### [MATERIAL FOR THIS TASK]
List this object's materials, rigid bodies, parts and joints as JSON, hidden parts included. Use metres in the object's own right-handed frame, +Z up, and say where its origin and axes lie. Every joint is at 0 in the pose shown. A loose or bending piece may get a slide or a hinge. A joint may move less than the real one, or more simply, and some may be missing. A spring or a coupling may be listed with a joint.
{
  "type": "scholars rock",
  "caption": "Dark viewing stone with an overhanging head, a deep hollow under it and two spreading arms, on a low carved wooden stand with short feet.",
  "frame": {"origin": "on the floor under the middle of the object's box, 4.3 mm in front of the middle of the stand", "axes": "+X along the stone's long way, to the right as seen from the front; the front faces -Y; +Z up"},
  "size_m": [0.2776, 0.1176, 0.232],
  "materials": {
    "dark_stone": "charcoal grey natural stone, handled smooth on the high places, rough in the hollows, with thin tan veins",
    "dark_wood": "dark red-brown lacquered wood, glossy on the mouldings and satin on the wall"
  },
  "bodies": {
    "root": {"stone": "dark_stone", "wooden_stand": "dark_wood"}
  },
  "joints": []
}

* * *

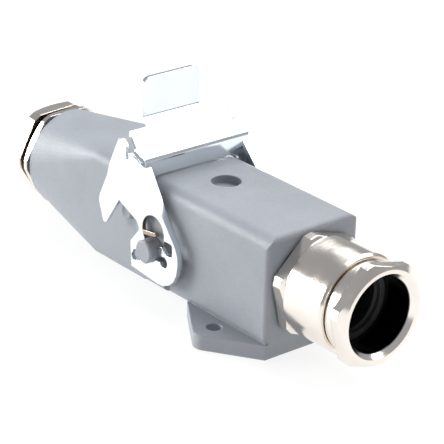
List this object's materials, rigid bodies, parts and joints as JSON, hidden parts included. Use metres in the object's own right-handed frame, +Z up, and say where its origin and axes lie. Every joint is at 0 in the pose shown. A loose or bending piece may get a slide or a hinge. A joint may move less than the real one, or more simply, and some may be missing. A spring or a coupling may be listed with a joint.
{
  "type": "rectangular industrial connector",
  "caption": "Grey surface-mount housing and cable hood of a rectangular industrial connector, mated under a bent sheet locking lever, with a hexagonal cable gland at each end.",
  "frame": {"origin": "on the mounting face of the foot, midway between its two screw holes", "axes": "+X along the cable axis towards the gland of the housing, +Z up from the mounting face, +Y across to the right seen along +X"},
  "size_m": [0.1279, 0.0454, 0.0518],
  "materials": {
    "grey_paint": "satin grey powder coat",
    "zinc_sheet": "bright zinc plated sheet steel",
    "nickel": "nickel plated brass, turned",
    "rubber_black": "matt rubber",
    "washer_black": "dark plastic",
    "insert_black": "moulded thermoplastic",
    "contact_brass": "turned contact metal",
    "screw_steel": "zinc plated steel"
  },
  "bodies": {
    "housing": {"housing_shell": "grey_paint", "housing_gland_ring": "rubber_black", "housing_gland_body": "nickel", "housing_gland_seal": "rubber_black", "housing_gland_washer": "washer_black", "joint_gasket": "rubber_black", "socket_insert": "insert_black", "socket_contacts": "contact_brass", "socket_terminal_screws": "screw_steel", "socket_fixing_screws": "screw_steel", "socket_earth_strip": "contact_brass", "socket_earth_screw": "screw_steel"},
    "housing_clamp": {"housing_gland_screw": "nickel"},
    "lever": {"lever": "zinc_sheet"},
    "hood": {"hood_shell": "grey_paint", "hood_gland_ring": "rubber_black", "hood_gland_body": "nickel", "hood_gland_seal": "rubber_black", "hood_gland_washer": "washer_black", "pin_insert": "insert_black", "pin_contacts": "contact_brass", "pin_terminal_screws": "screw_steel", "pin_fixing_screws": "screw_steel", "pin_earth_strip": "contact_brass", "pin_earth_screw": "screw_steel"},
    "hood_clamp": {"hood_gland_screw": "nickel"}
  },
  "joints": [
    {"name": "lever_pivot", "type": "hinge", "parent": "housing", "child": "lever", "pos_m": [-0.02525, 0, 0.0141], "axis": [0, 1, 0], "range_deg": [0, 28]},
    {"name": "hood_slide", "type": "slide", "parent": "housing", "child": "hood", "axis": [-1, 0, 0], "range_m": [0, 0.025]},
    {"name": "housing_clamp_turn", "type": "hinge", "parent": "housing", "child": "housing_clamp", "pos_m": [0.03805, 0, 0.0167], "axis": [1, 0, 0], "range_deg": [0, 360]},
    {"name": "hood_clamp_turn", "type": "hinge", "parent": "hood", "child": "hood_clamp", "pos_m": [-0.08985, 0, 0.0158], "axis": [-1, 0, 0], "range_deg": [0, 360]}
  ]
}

--

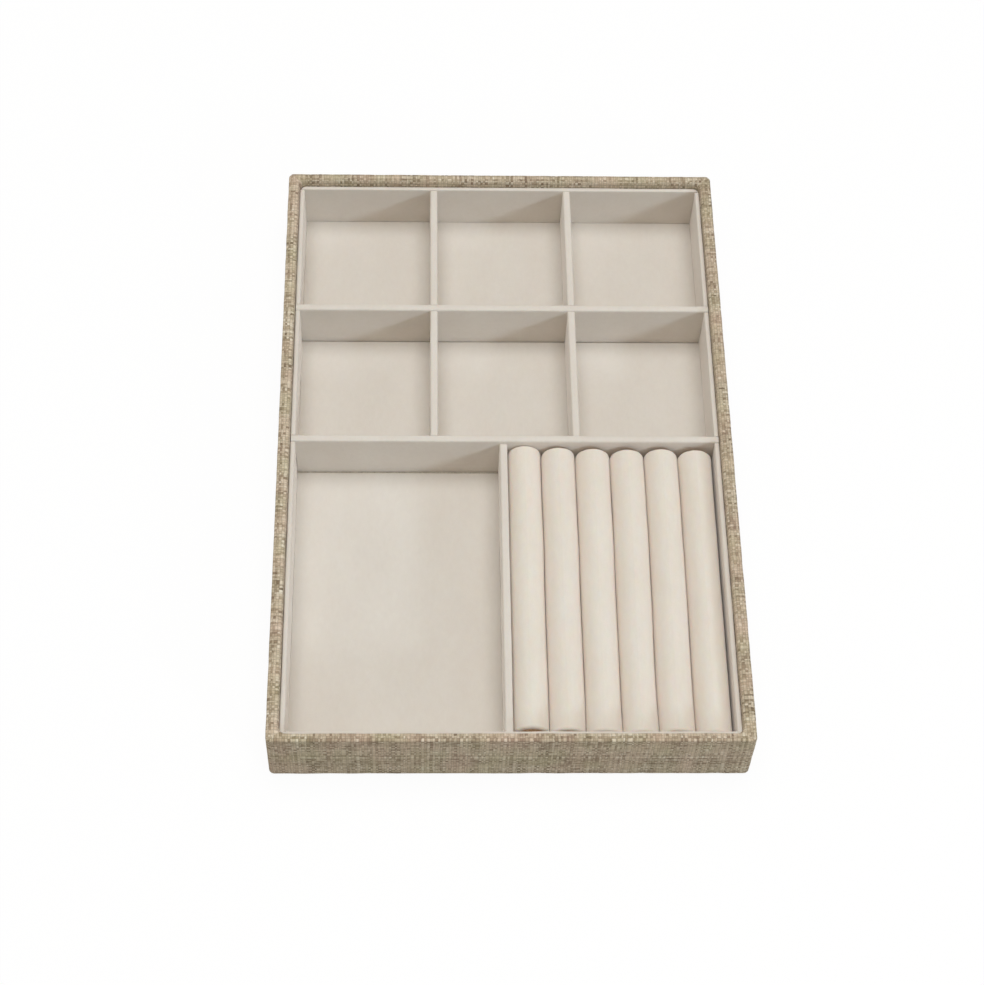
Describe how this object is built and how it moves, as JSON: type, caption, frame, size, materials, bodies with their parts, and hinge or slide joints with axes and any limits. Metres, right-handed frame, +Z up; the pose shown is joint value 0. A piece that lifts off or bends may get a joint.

### [TASK BRIEF]
Pull out every line of the entries that includes the word "origin".

### [CORRECT ANSWER]
List this object's materials, rigid bodies, parts and joints as JSON, hidden parts included. Use metres in the object's own right-handed frame, +Z up, and say where its origin and axes lie. Every joint is at 0 in the pose shown. A loose or bending piece may get a slide or a hinge. A joint may move less than the real one, or more simply, and some may be missing. A spring or a coupling may be listed with a joint.
  "frame": {"origin": "on the floor under the middle of the object's box, 4.3 mm in front of the middle of the stand", "axes": "+X along the stone's long way, to the right as seen from the front; the front faces -Y; +Z up"},
List this object's materials, rigid bodies, parts and joints as JSON, hidden parts included. Use metres in the object's own right-handed frame, +Z up, and say where its origin and axes lie. Every joint is at 0 in the pose shown. A loose or bending piece may get a slide or a hinge. A joint may move less than the real one, or more simply, and some may be missing. A spring or a coupling may be listed with a joint.
  "frame": {"origin": "on the mounting face of the foot, midway between its two screw holes", "axes": "+X along the cable axis towards the gland of the housing, +Z up from the mounting face, +Y across to the right seen along +X"},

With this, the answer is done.